Symphony No. 6 is one of those ‘war-torn’ pieces which suddenly, towards the close of the first movement, reverts to the old style VW: there’s this great, singing tune which comes out in glorious full orchestra. Then all of a sudden it’s as if he realises that this is no longer possible: this romantic theme reaches a catastrophic climax and the whole thing ends in limbo.
It’s wrong to say this is a ‘war symphony’. It’s about something much bigger, a spiritual desolation, and VW faced up to it. He was getting on and could see death in the middle distance. He’s not a man of conventional religion, so he had his own demons to face.’

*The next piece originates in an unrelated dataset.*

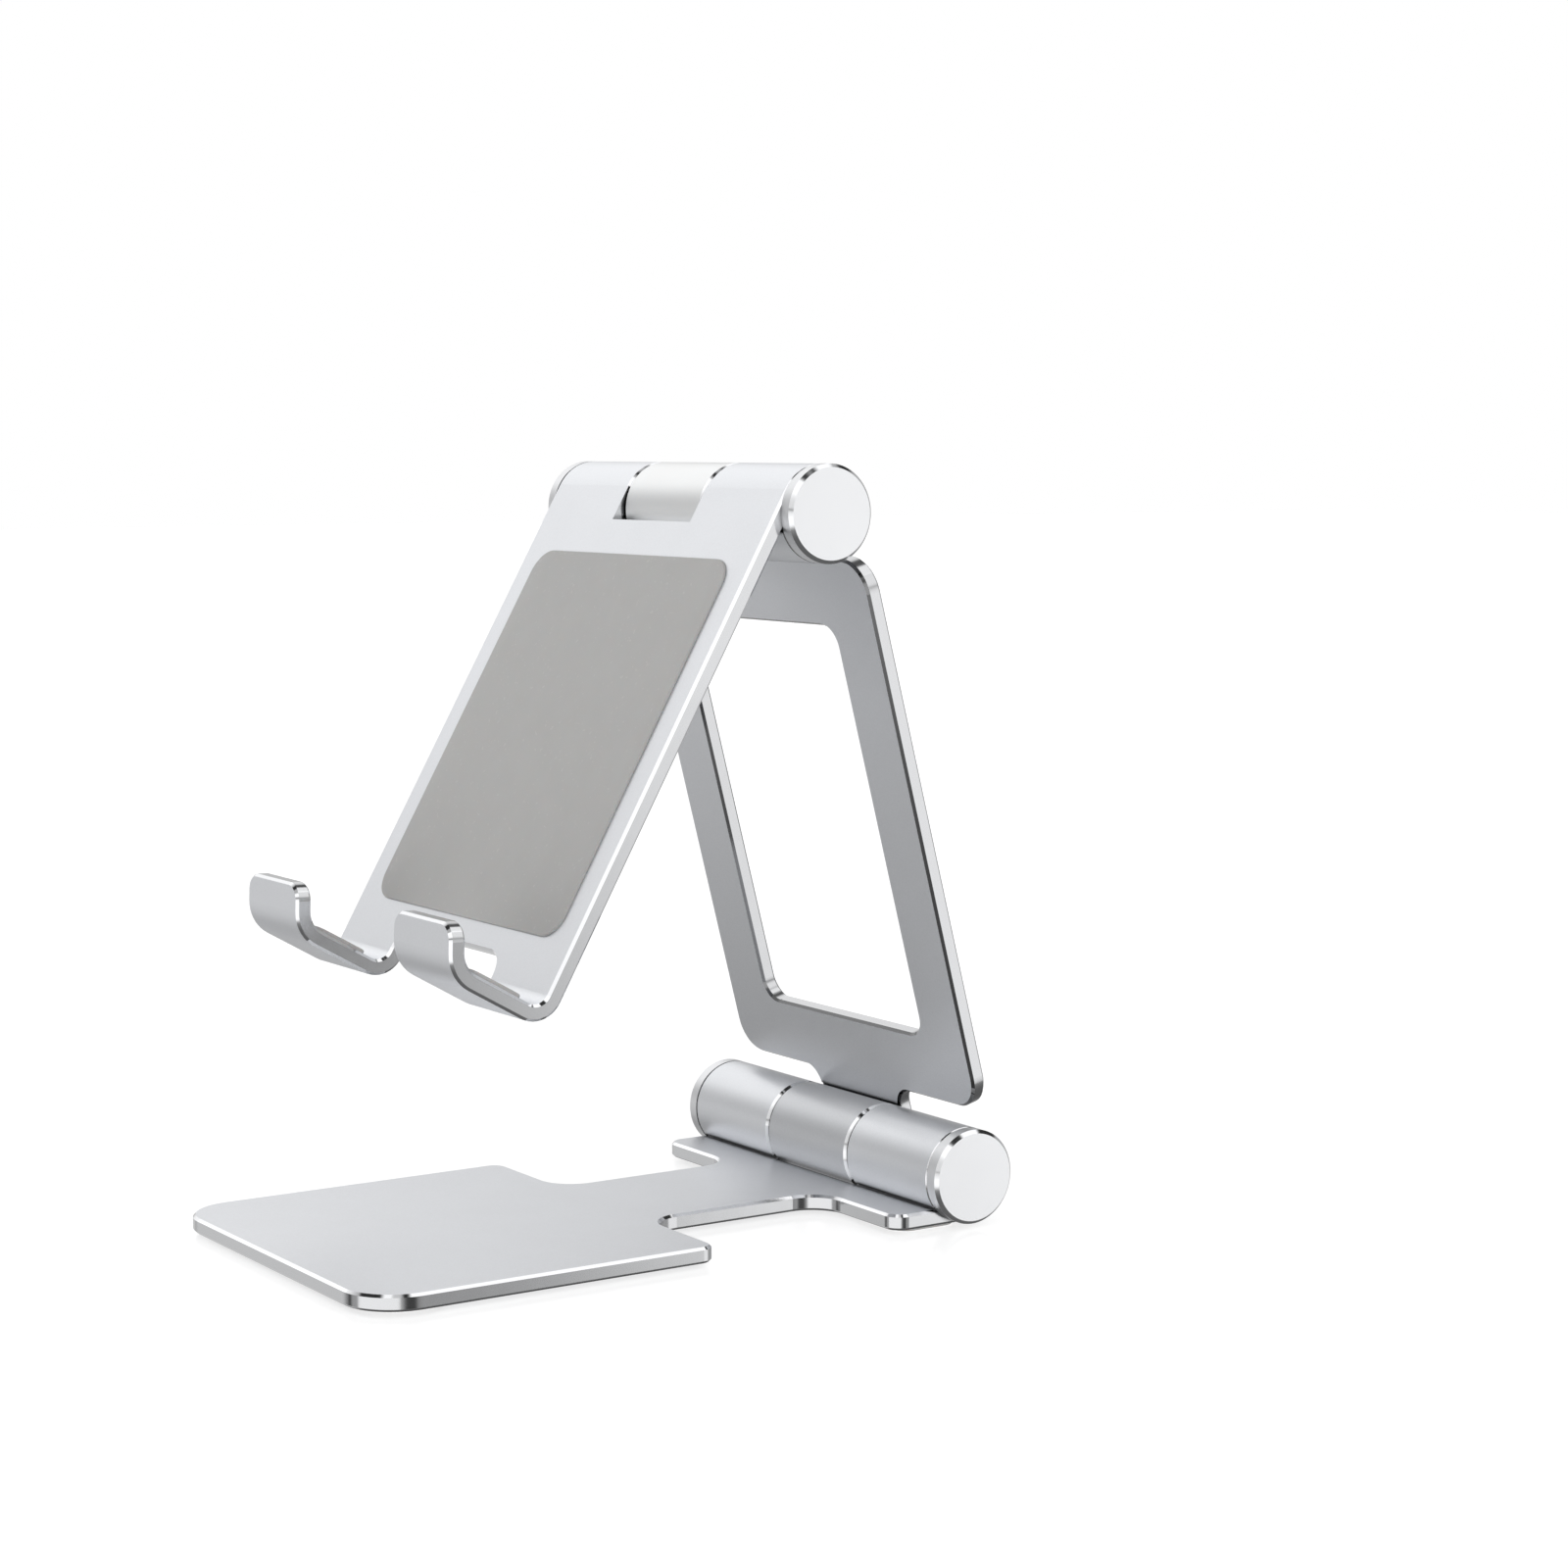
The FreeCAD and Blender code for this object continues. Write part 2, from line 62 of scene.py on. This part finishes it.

Simon Heffer, journalist and author of Vaughan Williams: a Biography
Symphony No. 6
I first heard the first-movement theme from Vaughan William’s Symphony No. 6 when I was about ten in a music lesson at school, and I thought it was wonderful. When I went up to University in the mid to late ’70s I suddenly got interested in VW and I started to explore his other symphonies.
But I soon realised that the Sixth was head and shoulders above the other eight in terms of its originality, its quality and its ability to engage and move me. I have a fascination with the 1940s and to me it’s music redolent of that period – not just because of the jazz syncopation, with the saxophone solo in the Scherzo and the link with Ken ‘Snake Hips’ Johnson [Britain’s first black swing bandleader who was killed in a bomb on the Café de Paris].
I felt it reflected the war even though VW said it wasn’t a war symphony. And I thought it was a very understated, stiff-upper lip, very sad piece of music. It’s a last look back at a world that has only just survived the Great War and is not going to survive the Second: a vision of an England that’s disappearing forever.
Many people think the key to the symphony is the 11 or 12-minute pianissimo at the end. But I think the key is the first movement with its fantastic E major theme at the end. Although it’s in a major key, there’s great sadness and a sense of loss in the music.’